他之所以要杀凯撒,其理由和他要杀自己是一样的。不是因为凯撒犯下了某个具体的罪,而是因为凯撒活着就会同罪连在一起。为着事业,必须用凯撒的牺牲来促进人们的认识;为着那个崇高的目标,人必须让血染红自己的双手。他作为一群盲目的人中的先知,肩上的担子如此沉重,叫他如何睡得着觉?在杀死凯撒之前,他已经杀死过自己无数次了。他在这种残酷的推理战争中,脑海里有一个清晰的时间的模式,他要把这个时间的形态付诸实施,当他这样做的时候,在他背后有一个新的时间模式已模糊成形了,勃鲁托斯当时并没有看见这个模式,他毕竟不是神。

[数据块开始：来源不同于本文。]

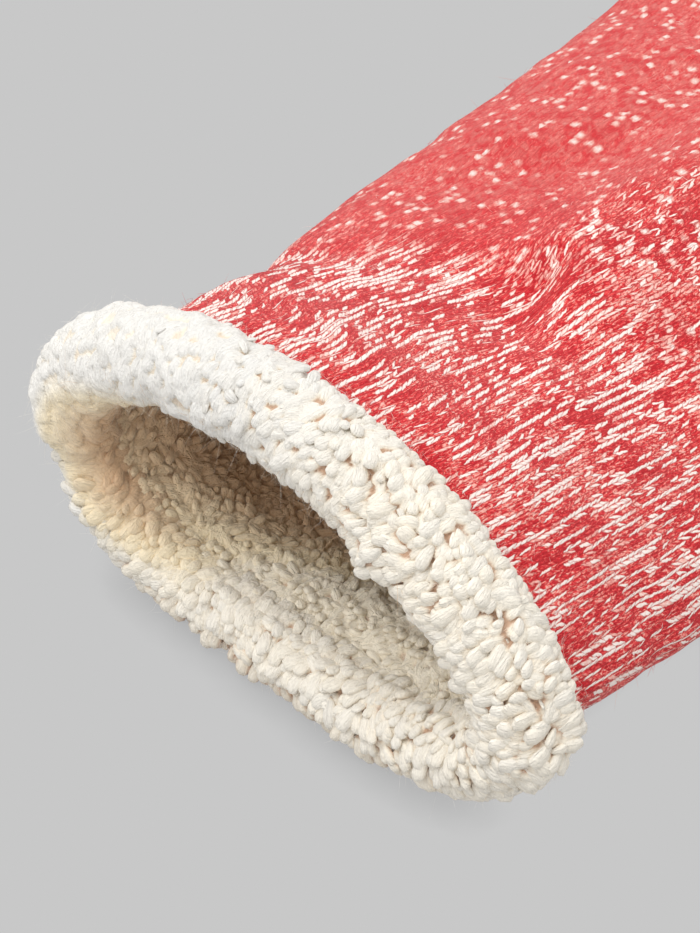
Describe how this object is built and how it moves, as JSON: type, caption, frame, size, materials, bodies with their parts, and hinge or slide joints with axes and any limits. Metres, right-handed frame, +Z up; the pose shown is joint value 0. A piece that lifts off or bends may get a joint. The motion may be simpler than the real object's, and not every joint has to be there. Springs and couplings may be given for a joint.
{
  "type": "crew sock",
  "caption": "Crew sock laid on its side: marl knit outside, looped terry inside, and an open top curled outwards into a fat terry roll.",
  "frame": {"origin": "centre of the bounding box, at the bottom, on the surface that the sock lies on", "axes": "+Y along the leg from its open mouth towards the heel, +Z up through the flat sock, +X towards the heel's side"},
  "size_m": [0.2299, 0.2977, 0.042],
  "materials": {
    "red_marl_knit": "fine red and white marl knit, matt and slightly fuzzy",
    "ecru_terry": "undyed looped terry, soft and matt"
  },
  "bodies": {
    "root": {"knit_sock": "red_marl_knit", "terry_lining": "ecru_terry", "terry_roll": "ecru_terry"}
  },
  "joints": []
}
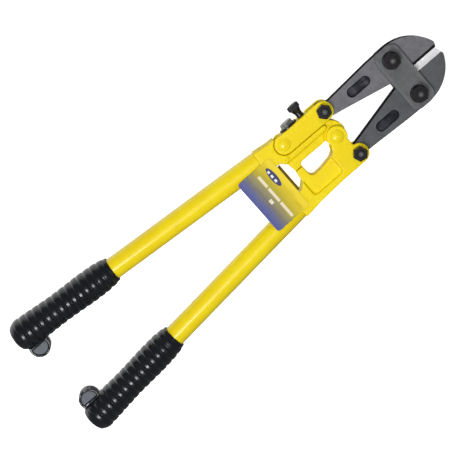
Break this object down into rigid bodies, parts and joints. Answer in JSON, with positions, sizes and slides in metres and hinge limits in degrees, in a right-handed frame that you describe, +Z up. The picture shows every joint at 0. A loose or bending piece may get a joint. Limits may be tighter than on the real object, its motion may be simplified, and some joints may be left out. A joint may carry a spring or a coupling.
{
  "type": "bolt cutters",
  "caption": "Hand bolt cutters with compound-lever jaws between side plates, a gap-adjusting arm, yellow tube handles and ribbed black grips.",
  "frame": {"origin": "on the centre pivot's axis, at the flat rear face of the pivot pin, on the surface that the tool lies on", "axes": "+X along the tool towards the jaw tips, +Y to the left handle with the adjusting arm, +Z up out of the surface"},
  "size_m": [0.4535, 0.1302, 0.0345],
  "materials": {
    "jaw_steel": "dark grey satin tool steel with bright ground bevels",
    "plate_steel": "dark grey satin steel plate",
    "black_oxide": "black oxide fasteners with a slight oil sheen",
    "zinc_steel": "grey zinc-plated steel",
    "yellow_paint": "bright yellow gloss enamel",
    "grip_rubber": "glossy black ribbed vinyl rubber",
    "label_card": null
  },
  "bodies": {
    "side_plates": {"side_plate_front": "plate_steel", "side_plate_rear": "plate_steel", "jaw_bolt_left": "black_oxide", "jaw_bolt_right": "black_oxide", "jaw_nut_left": "black_oxide", "jaw_nut_right": "black_oxide", "jaw_washers_front": "black_oxide", "jaw_washers_rear": "black_oxide"},
    "left_jaw": {"jaw_left": "jaw_steel"},
    "right_jaw": {"jaw_right": "jaw_steel"},
    "arm": {"adjusting_arm": "yellow_paint", "tail_bolt_left": "black_oxide", "tail_nut_left": "black_oxide", "lock_washer": "black_oxide"},
    "screw": {"adjusting_screw": "black_oxide"},
    "locking_bolt": {"lock_bolt": "zinc_steel"},
    "left_handle": {"handle_head_left": "yellow_paint", "arm_rivet": "yellow_paint", "handle_tube_left": "yellow_paint", "tube_pins_left": "yellow_paint", "grip_left": "grip_rubber"},
    "right_handle": {"handle_head_right": "yellow_paint", "centre_pivot_pin": "yellow_paint", "tail_bolt_right": "black_oxide", "tail_nut_right": "black_oxide", "handle_tube_right": "yellow_paint", "tube_pins_right": "yellow_paint", "grip_right": "grip_rubber", "label_card": "label_card"}
  },
  "joints": [
    {"name": "left_jaw_pivot", "type": "hinge", "parent": "side_plates", "child": "left_jaw", "pos_m": [0.0786, 0.0192, 0.015], "axis": [0, 0, 1], "range_deg": [0, 5.7]},
    {"name": "right_jaw_pivot", "type": "hinge", "parent": "side_plates", "child": "right_jaw", "pos_m": [0.0786, -0.0192, 0.015], "axis": [0, 0, -1], "range_deg": [0, 5.7]},
    {"name": "left_handle_pivot", "type": "hinge", "parent": "left_jaw", "child": "arm", "pos_m": [0.0054, 0.0246, 0.015], "axis": [0, 0, -1], "range_deg": [0, 41]},
    {"name": "right_handle_pivot", "type": "hinge", "parent": "right_jaw", "child": "right_handle", "pos_m": [0.0054, -0.0246, 0.015], "axis": [0, 0, 1], "range_deg": [0, 41.1]},
    {"name": "gap_adjust", "type": "hinge", "parent": "arm", "child": "left_handle", "pos_m": [-0.0395, 0.0252, 0.015], "axis": [0, 0, -1], "range_deg": [0, 1]},
    {"name": "adjusting_screw_turn", "type": "hinge", "parent": "arm", "child": "screw", "pos_m": [-0.012, 0.04, 0.015], "axis": [0, 1, 0], "range_deg": [0, 174]},
    {"name": "lock_bolt_turn", "type": "hinge", "parent": "arm", "child": "locking_bolt", "pos_m": [-0.0263, 0.034, 0.015], "axis": [0, 1, 0], "range_deg": [0, 90]}
  ],
  "couplings": [
    {"joint": "left_jaw_pivot", "follows": "left_handle_pivot", "ratio": 0.137},
    {"joint": "right_jaw_pivot", "follows": "left_handle_pivot", "ratio": 0.137},
    {"joint": "right_handle_pivot", "follows": "left_handle_pivot", "ratio": 1},
    {"joint": "adjusting_screw_turn", "follows": "gap_adjust", "ratio": 172.8}
  ]
}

勃鲁托斯的纯粹性近似于宗教徒,牺牲是他生活的宗旨。杀死了凯撒之后的变故,使他隐隐约约地看见了另一种出路,而他自己和众人,此时都处在了当初凯撒所经历的那种同样的氛围之中。神有话要对他们说,但神不开口,要他们自己去意会。勃鲁托斯看到了什么?意会到了什么?杀死了凯撒,人们并没有获得自由与解放——自由与解放岂是可以一劳永逸地“获得”的?凯撒的英灵开始兴风作浪,反扑开始了。也许勃鲁托斯从战争一开始就预料到了必败的结局,这个结局同他那阴郁的推理是重合的。这就更显出英雄的大无畏的气概。